The Kingdom has started efforts to register the ancient rock paintings of Jubbah and Al-Shuwaymas in the UNESCO’s World Heritage List.
President of the Saudi Commission for Tourism and Antiquities (SCTA) Prince Sultan bin Salman made the announcement in a recent meeting of the Consultative Committee for Antiquities and Museums at the SCTA headquarters in Riyadh.
Prince Sultan said the royal approval has been granted for the efforts to register the rock paintings of Jubbah and Al-Shuwaymas in Hail province in the World heritage sites.
The Jubbah site lies on an ancient lakebed stretching eastward from the sandstone mountain of Jabal Umm Sanaman (Two Camel-Hump Mountain).
Visiting Hail in 1879, Lady Anne Blunt, granddaughter of Lord Byron, said: “Jubbah is one of the most curious places in the world and to my mind one of the most beautiful.”
The Shuwaymas rock paintings were discovered by Mahboub Al-Rasheedi, a teacher in a town in the Nufud Desert, in March 2001. Commenting on the site, Robert Bednarik, founder of the International Federation of Rock Art Organizations (IFRAO), said: ” Shuwaymas stands ready to surpass ... any other rock-art site on the Arabian Peninsula.”
In contrast to Jubbah, Shuwaymas is surrounded by black volcanic lava, not sand, in one of the dry valley systems in the south of Hail province.

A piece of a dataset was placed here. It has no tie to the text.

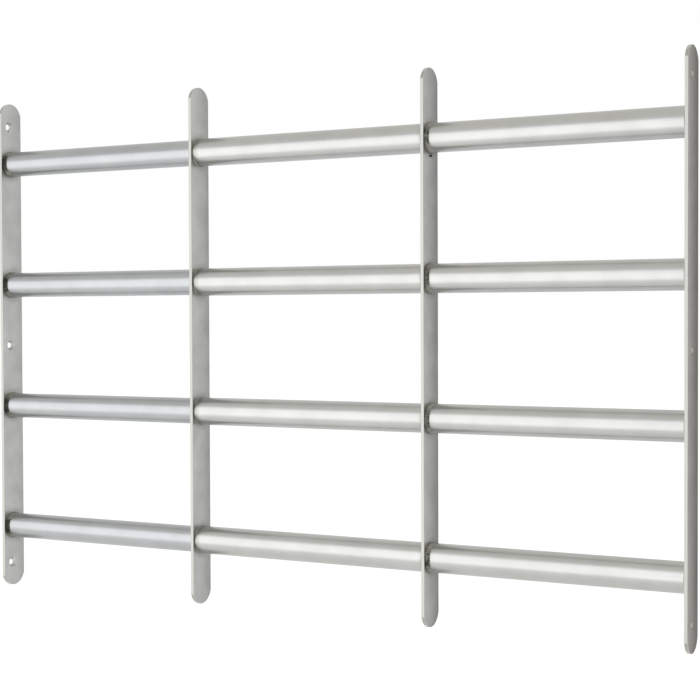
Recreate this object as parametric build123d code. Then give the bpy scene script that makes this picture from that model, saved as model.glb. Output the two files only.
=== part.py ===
from build123d import *

import os

# Extendable window security grille, pulled out to its full width.
#
# Four upright steel flats carry four round horizontal bars. The right-hand section is one
# welded frame: a guide flat, a middle flat and a right flat with hollow tubes between them.
# The left-hand section is a second frame: a left flat with four thinner tubes, which pass
# through the guide flat and telescope inside the centre tubes. The grille is fixed inside a
# window opening by countersunk screws through the left and right flats.
#
# Axes: X runs along the width, +Z is up and -Y is the front. The origin is the middle of the
# grille at its full width. Bar 1 is the top bar. All sizes are in millimetres.

# Overall sizes
GRILLE_HEIGHT = 450.0
FULL_WIDTH = 650.0
SLIDE_TRAVEL = 150.0
BAR_COUNT = 4
BAR_PITCH = 112.5

# Tubes
OUTER_TUBE_DIAMETER = 23.8
OUTER_TUBE_WALL = 0.6
INNER_TUBE_WALL = 0.8
SLIDE_CLEARANCE = 0.05
CENTRE_TUBE_LENGTH = 219.0
RIGHT_TUBE_LENGTH = 211.0
STOP_GAP = 4.0  # left between the pushed-in tube ends and the middle flat

# Flats
FLAT_THICKNESS = 2.8
FLAT_MARGIN = 1.6  # how far a flat stands proud of the outer tubes, front and back
END_RADIUS_EXTRA = 0.6  # the end arcs are this much larger than half the flat's depth
EDGE_BREAK = 0.3

# Screw holes in the left and right flats
SCREW_HOLE_DIAMETER = 5.5
COUNTERSINK_DIAMETER = 9.5
SCREW_HOLE_END_DISTANCE = 21.5
SCREW_HOLE_FORWARD = 2.5  # from the flat's centre line towards the front

# Weld beads: the leg along the tube and the leg up the flat. The full beads are on the right
# faces of the left and middle flats, and all the others are small.
FULL_BEAD_TUBE_LEG = 5.5
FULL_BEAD_FLAT_LEG = 1.3
SMALL_BEAD_TUBE_LEG = 1.2
SMALL_BEAD_FLAT_LEG = 0.8

# Sizes that follow from the ones above
OUTER_TUBE_BORE = OUTER_TUBE_DIAMETER - 2 * OUTER_TUBE_WALL
INNER_TUBE_DIAMETER = OUTER_TUBE_BORE - 2 * SLIDE_CLEARANCE
INSERTED_LENGTH = CENTRE_TUBE_LENGTH - SLIDE_TRAVEL - STOP_GAP
FLAT_DEPTH = OUTER_TUBE_DIAMETER + 2 * FLAT_MARGIN
FLAT_END_RADIUS = FLAT_DEPTH / 2 + END_RADIUS_EXTRA

# Where each flat's left face stands
LEFT_FLAT_X = -FULL_WIDTH / 2
RIGHT_FLAT_X = FULL_WIDTH / 2 - FLAT_THICKNESS
MIDDLE_FLAT_X = RIGHT_FLAT_X - RIGHT_TUBE_LENGTH - FLAT_THICKNESS
GUIDE_FLAT_X = MIDDLE_FLAT_X - CENTRE_TUBE_LENGTH - FLAT_THICKNESS


def bar_heights():
    """Return the height of each bar's axis, from the top bar down."""
    top_bar = BAR_PITCH * (BAR_COUNT - 1) / 2
    return [top_bar - BAR_PITCH * index for index in range(BAR_COUNT)]


def disc_along_x(diameter, length, left_x, y, z):
    """Return a solid cylinder along X that starts at left_x."""
    middle_x = left_x + length / 2
    return Pos(middle_x, y, z) * Rot(0, 90, 0) * Cylinder(diameter / 2, length)


def plain_flat(left_x):
    """Return an upright flat with arched ends and lightly broken edges."""
    half_depth = FLAT_DEPTH / 2
    tip_z = GRILLE_HEIGHT / 2
    arch_rise = FLAT_END_RADIUS - (FLAT_END_RADIUS**2 - half_depth**2) ** 0.5
    shoulder_z = tip_z - arch_rise
    outline = Line((-half_depth, -shoulder_z), (-half_depth, shoulder_z))
    outline += ThreePointArc((-half_depth, shoulder_z), (0, tip_z), (half_depth, shoulder_z))
    outline += Line((half_depth, shoulder_z), (half_depth, -shoulder_z))
    outline += ThreePointArc((half_depth, -shoulder_z), (0, -tip_z), (-half_depth, -shoulder_z))
    profile = Plane.YZ.offset(left_x) * make_face(outline)
    blank = extrude(profile, FLAT_THICKNESS, dir=(1, 0, 0))
    edges_by_x = blank.edges().group_by(Axis.X)
    return fillet(edges_by_x[0] + edges_by_x[-1], EDGE_BREAK)


def screw_hole_cut(left_x, inner_side, z):
    """Return the cut for one screw hole, countersunk on the side that faces the grille."""
    hole_y = -SCREW_HOLE_FORWARD
    hole = disc_along_x(SCREW_HOLE_DIAMETER, FLAT_THICKNESS * 3, left_x - FLAT_THICKNESS, hole_y, z)
    sink_depth = (COUNTERSINK_DIAMETER - SCREW_HOLE_DIAMETER) / 2
    inner_x = left_x + FLAT_THICKNESS if inner_side > 0 else left_x
    sink = Cone(COUNTERSINK_DIAMETER / 2, SCREW_HOLE_DIAMETER / 2, sink_depth)
    sink_centre_x = inner_x - inner_side * sink_depth / 2
    return hole + Pos(sink_centre_x, hole_y, z) * Rot(0, -90 * inner_side, 0) * sink


def wall_flat(left_x, inner_side):
    """Return a flat with its three screw holes, one near each end and one half way."""
    end_hole_z = GRILLE_HEIGHT / 2 - SCREW_HOLE_END_DISTANCE
    flat = plain_flat(left_x)
    for z in (end_hole_z, 0, -end_hole_z):
        flat -= screw_hole_cut(left_x, inner_side, z)
    return flat


def guide_flat():
    """Return the flat that the inner tubes slide through."""
    flat = plain_flat(GUIDE_FLAT_X)
    for z in bar_heights():
        flat -= disc_along_x(OUTER_TUBE_BORE, FLAT_THICKNESS * 3, GUIDE_FLAT_X - FLAT_THICKNESS, 0, z)
    return flat


def tube(diameter, wall, left_x, length, z):
    """Return one hollow bar."""
    bore = disc_along_x(diameter - 2 * wall, length, left_x, 0, z)
    return disc_along_x(diameter, length, left_x, 0, z) - bore


def weld_bead(tube_diameter, flat_x, side, tube_leg, flat_leg, z):
    """Return the fillet weld round one tube, on the side of the flat's face given by side."""
    radius = tube_diameter / 2
    toe_on_tube = (flat_x + side * tube_leg, radius)
    toe_on_flat = (flat_x, radius + flat_leg)
    root = (flat_x, radius)
    crown = (flat_x + side * tube_leg * 0.55, radius + flat_leg * 0.55)
    outline = Line(root, toe_on_flat)
    outline += ThreePointArc(toe_on_flat, crown, toe_on_tube)
    outline += Line(toe_on_tube, root)
    section = Plane.XZ * make_face(outline)
    return Pos(0, 0, z) * revolve(section, Axis.X, 360)


def weld_beads(tube_diameter, flat_x, side, tube_leg, flat_leg):
    """Return the beads round all the bars on one face of a flat."""
    return [weld_bead(tube_diameter, flat_x, side, tube_leg, flat_leg, z) for z in bar_heights()]


def save(name, solids):
    """Write one sub-part, which may be several like solids, to its STEP file."""
    export_step(Compound(children=list(solids)), os.path.join("parts", name + ".step"))


def make_flats():
    save("left_flat", wall_flat(LEFT_FLAT_X, 1).solids())
    save("guide_flat", guide_flat().solids())
    save("middle_flat", plain_flat(MIDDLE_FLAT_X).solids())
    save("right_flat", wall_flat(RIGHT_FLAT_X, -1).solids())


def make_tubes():
    inner_x = LEFT_FLAT_X + FLAT_THICKNESS
    centre_x = GUIDE_FLAT_X + FLAT_THICKNESS
    right_x = MIDDLE_FLAT_X + FLAT_THICKNESS
    inner_length = centre_x + INSERTED_LENGTH - inner_x
    for number, z in enumerate(bar_heights(), start=1):
        inner = tube(INNER_TUBE_DIAMETER, INNER_TUBE_WALL, inner_x, inner_length, z)
        centre = tube(OUTER_TUBE_DIAMETER, OUTER_TUBE_WALL, centre_x, CENTRE_TUBE_LENGTH, z)
        right = tube(OUTER_TUBE_DIAMETER, OUTER_TUBE_WALL, right_x, RIGHT_TUBE_LENGTH, z)
        save(f"inner_tube_{number}", inner.solids())
        save(f"centre_tube_{number}", centre.solids())
        save(f"right_tube_{number}", right.solids())


def make_welds():
    full = (FULL_BEAD_TUBE_LEG, FULL_BEAD_FLAT_LEG)
    small = (SMALL_BEAD_TUBE_LEG, SMALL_BEAD_FLAT_LEG)
    left_face = LEFT_FLAT_X + FLAT_THICKNESS
    guide_face = GUIDE_FLAT_X + FLAT_THICKNESS
    middle_right_face = MIDDLE_FLAT_X + FLAT_THICKNESS
    save("left_flat_welds", weld_beads(INNER_TUBE_DIAMETER, left_face, 1, *full))
    save("guide_flat_welds", weld_beads(OUTER_TUBE_DIAMETER, guide_face, 1, *small))
    save("middle_flat_welds_left", weld_beads(OUTER_TUBE_DIAMETER, MIDDLE_FLAT_X, -1, *small))
    save("middle_flat_welds_right", weld_beads(OUTER_TUBE_DIAMETER, middle_right_face, 1, *full))
    save("right_flat_welds", weld_beads(OUTER_TUBE_DIAMETER, RIGHT_FLAT_X, -1, *small))


os.makedirs("parts", exist_ok=True)
make_flats()
make_tubes()
make_welds()
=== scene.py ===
import math

import bpy
from bpy.props import FloatProperty, IntProperty, PointerProperty, StringProperty
from mathutils import Matrix, Vector


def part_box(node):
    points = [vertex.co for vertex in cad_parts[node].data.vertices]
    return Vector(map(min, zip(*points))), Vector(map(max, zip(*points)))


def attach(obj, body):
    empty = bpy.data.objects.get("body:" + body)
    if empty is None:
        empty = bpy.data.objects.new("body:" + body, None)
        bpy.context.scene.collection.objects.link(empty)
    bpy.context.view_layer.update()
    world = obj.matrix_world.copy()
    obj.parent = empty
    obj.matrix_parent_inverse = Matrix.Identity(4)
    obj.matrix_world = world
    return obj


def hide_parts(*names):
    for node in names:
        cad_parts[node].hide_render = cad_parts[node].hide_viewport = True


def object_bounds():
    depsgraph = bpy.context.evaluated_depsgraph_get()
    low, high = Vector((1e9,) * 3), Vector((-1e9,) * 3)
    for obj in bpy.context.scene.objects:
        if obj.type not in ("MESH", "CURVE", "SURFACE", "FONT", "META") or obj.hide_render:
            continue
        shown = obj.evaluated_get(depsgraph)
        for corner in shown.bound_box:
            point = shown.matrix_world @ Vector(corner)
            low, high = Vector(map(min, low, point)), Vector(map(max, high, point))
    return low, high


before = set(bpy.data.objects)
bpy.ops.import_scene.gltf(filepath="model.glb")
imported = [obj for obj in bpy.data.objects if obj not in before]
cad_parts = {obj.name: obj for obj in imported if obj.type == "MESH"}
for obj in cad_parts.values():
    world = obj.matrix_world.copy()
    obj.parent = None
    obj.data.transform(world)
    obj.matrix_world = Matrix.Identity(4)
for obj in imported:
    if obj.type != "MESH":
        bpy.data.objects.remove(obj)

bl_info = {
    "name": "Extendable Window Grille",
    "version": (1, 0, 0),
    "blender": (4, 5, 0),
    "location": "3D View > Sidebar > Grille",
    "description": "Finishes the steel of a telescopic window grille, welds it and lights it",
    "category": "Object",
}

MM = 0.001
CAD_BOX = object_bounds()

FLATS = ("left_flat", "guide_flat", "middle_flat", "right_flat")
BAR_COUNT = 4
INNER_TUBES = tuple(f"inner_tube_{number + 1}" for number in range(BAR_COUNT))
CENTRE_TUBES = tuple(f"centre_tube_{number + 1}" for number in range(BAR_COUNT))
RIGHT_TUBES = tuple(f"right_tube_{number + 1}" for number in range(BAR_COUNT))

# Each group of weld beads: its tube, its flat, the body it moves with and how dark the soot and painted
# shade on its front are
WELDS = {
    "left_flat_welds": ("inner_tube_1", "left_flat", "sliding_section", 1.0),
    "guide_flat_welds": ("centre_tube_1", "guide_flat", "main_section", 0.72),
    "middle_flat_welds_left": ("centre_tube_1", "middle_flat", "main_section", 0.0),
    "middle_flat_welds_right": ("right_tube_1", "middle_flat", "main_section", 0.78),
    "right_flat_welds": ("right_tube_1", "right_flat", "main_section", 0.0),
}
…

It shows images of cheetah, hyenas, dogs, long- and short-horned cattle, oryx, ibex, horses, mules, camels and ostrich; human figures; geometric shapes, serpentine squiggles, inscrutable symbols, carved-out footprints and hoof prints.
“The Shuwaymas area is densely peppered with rock art, and it likely had a very heavy and significant concentration of Neolithic people,” said Bednarik after a visit to the site.

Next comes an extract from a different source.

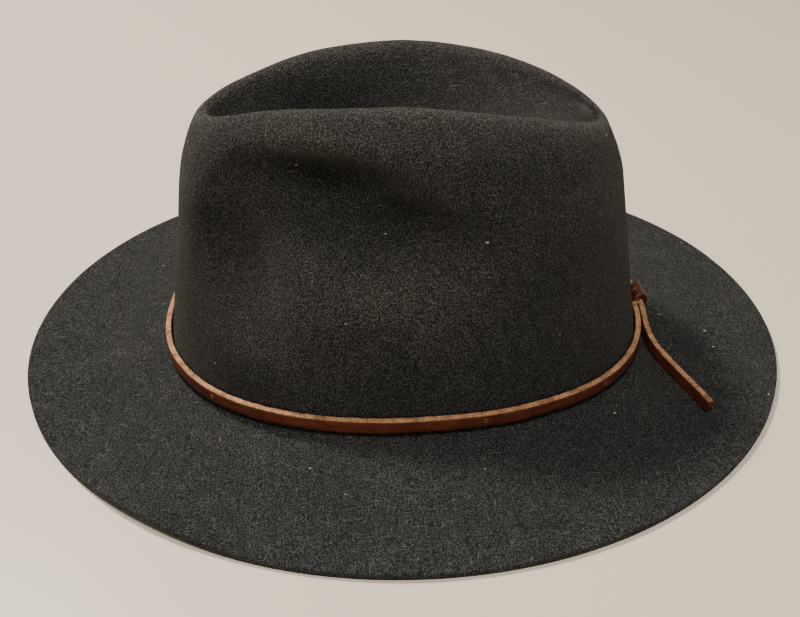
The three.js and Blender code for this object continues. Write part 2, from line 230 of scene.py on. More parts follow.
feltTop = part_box("felt_body")[1]
felt = {
    "around": 96,  # sections round the hat
    "rounding": 2,  # subdivision levels on the blocked cage
    "thickness": 2.5,
    "halfBrim": (feltTop.x / mm, feltTop.y / mm),
    "halfBase": (86.5, 104.5),  # outside of the felt where crown meets brim
    "height": feltTop.z / mm + 0.1,
    "squareness": 2.19,  # 2 is a plain oval
    "topSquareness": 2.05,
    "sideRise": 2.4,  # the break rises at the sides and sinks front and back
    "edgeRound": 0.55,
    # pale wear on ridges and painted shade in folds both begin to show between the heights given next
    "napFade": (25, 60),  # heights between which wear on the nap begins to show
    # bend scale for painted shade in folds and pale wear on ridges
    "shadeAndWearBend": 160,  # bend per metre from the darkest nap in a fold to the palest on a ridge
}
ridge = {
    "length": 163,
    "width": 74,
    "taper": 0.18,  # narrowing towards the front
    "peak": -8,  # where along the hat it is highest
    "fall": 0.0026,  # how fast it drops away from there
    "crest": 1.5,  # extra height that the rounding takes off again
}
crease = {
    "front": -72,
    "back": 74,
    "floor": 105.5,
    "depth": 14,  # how much lower the floor is at its deepest place
    "deepest": -22,
    "spread": 34,
    "lipShare": 0.2,  # how far in from the crest the lip lies
    "lipDrop": 0.5,
    "lipSideDrop": 3.5,  # the lip's extra drop at the sides
    "slopeShare": 0.55,  # how far in from the crest the slope turns
    "slopeRise": 0.24,  # and how far up from the floor
}
# dents pressed in both sides by finger and thumb: depth, middle, and how far each fades
pinches = [
    {"depth": 19, "y": -33, "z": 99, "along": 26, "above": 10, "below": 26},
    {"depth": 14, "y": -2, "z": 84, "along": 21, "above": 12, "below": 17},
    {"depth": 14, "y": -67, "z": 74, "along": 18, "above": 26, "below": 28},
]
# half widths and heights between which the dents fade in
pinchFade = {"width": (14, 42), "height": (24, 48)}
# the stretch of brim edge that is lifted
edgeLift = {"height": 2.6, "x": 114, "y": -104, "spread": 32}

# rings from the brim edge inwards: distance in at the sides and the ends, height, share of the side rise
brimRings = [
    {"side": 0, "end": 0, "z": 2.5, "rise": 0},
    {"side": 5, "end": 5, "z": 2.5, "rise": 0},
    {"side": 13, "end": 13, "z": 2.5, "rise": 0},
    {"side": 23, "end": 23, "z": 2.7, "rise": 0.1},
    {"side": 38, "end": 37, "z": 3.6, "rise": 0.4},
    {"side": 52, "end": 50, "z": 4.9, "rise": 0.8},
]
# rings up the wall: half sizes, height, share of the side rise, narrowing towards the front
wallRings = [
    {"side": 91.5, "front": 109.5, "back": 109.5, "z": 5.8, "rise": 1, "taper": 0},
    {"side": 87, "front": 105.2, "back": 105.2, "z": 7.2, "rise": 1, "taper": 0},
    {"side": 86.4, "front": 104.5, "back": 104.5, "z": 12.5, "rise": 1, "taper": 0},
    {"side": 85.2, "front": 103.2, "back": 103.2, "z": 21, "rise": 0.7, "taper": 0},
    {"side": 81.2, "front": 99.6, "back": 99, "z": 42, "rise": 0.2, "taper": 0},
    {"side": 74, "front": 95.4, "back": 95, "z": 65, "rise": 0, "taper": 0.02},
    {"side": 67, "front": 94, "back": 92, "z": 85, "rise": 0, "taper": 0.05},
]
# the top rings hang below the ridge line: drop at the front, the back and the side
topRings = [
    {"side": 60.5, "front": 91, "back": 89.5, "drop": (14, 12, 22), "taper": 0.1},
    {"side": 53.5, "front": 88.5, "back": 87, "drop": (8, 6, 10), "taper": 0.14},
    {"side": 45, "front": 85.5, "back": 84.5, "drop": (2, 0.5, 3.2), "taper": 0.17},
]


def breakRise(angle):
    return felt["sideRise"] * math.cos(2 * angle)


def ridgeHeight(y):
    return felt["height"] - ridge["fall"] * (y - ridge["peak"]) ** 2


def creaseHeight(y):
    return crease["floor"] - crease["depth"] * bell(y, crease["deepest"], crease["spread"])


def ovalPoint(angle, side, front, back, taper, squareness):
    across = math.cos(angle)
    along = math.sin(angle)
    power = 2 / squareness
    length = front if along < 0 else back
    x = side * math.copysign(abs(across) ** power, across) * (1 + taper * along)
    y = length * math.copysign(abs(along) ** power, along)
    return x, y


def ringPoint(angle, ring, squareness, height):
    x, y = ovalPoint(angle, ring["side"], ring["front"], ring["back"], ring["taper"], squareness)
    return Vector((x, y, height))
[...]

The World Heritage List includes 962 properties forming part of the cultural and natural heritage, which the World Heritage Committee considers having outstanding universal value.
The SCTA meeting also reviewed the progress of the efforts of an action team that is striving to register the Historic District in Jeddah in the UNESCO heritage list.
Diriya in Riyadh and Madain Saleh in Madinah are two heritage sites that are included the UNESCO list.
The prince stressed the importance of including the heritage locations in the list as such moves would help bring out the cultural and historic richness of the Kingdom.
The meeting also noted the success of the Saudi archaeological masterpieces through the Ages exhibition opened in the Smithsonian Museum in Washington D.C. on Nov. 25. The months-long event is expected to attract huge number of visitors as in the case of its previous legs in Europe where it attracted more than 1.5 million people. The exhibition was conducted in France, Spain, Russia and Germany after its launch in 2010.
The meeting also reviewed the progress of efforts to develop private museums so that they could be used for tourism. The commission is making efforts to spread public awareness about the protection and preservation of heritage artifacts owned by private individuals.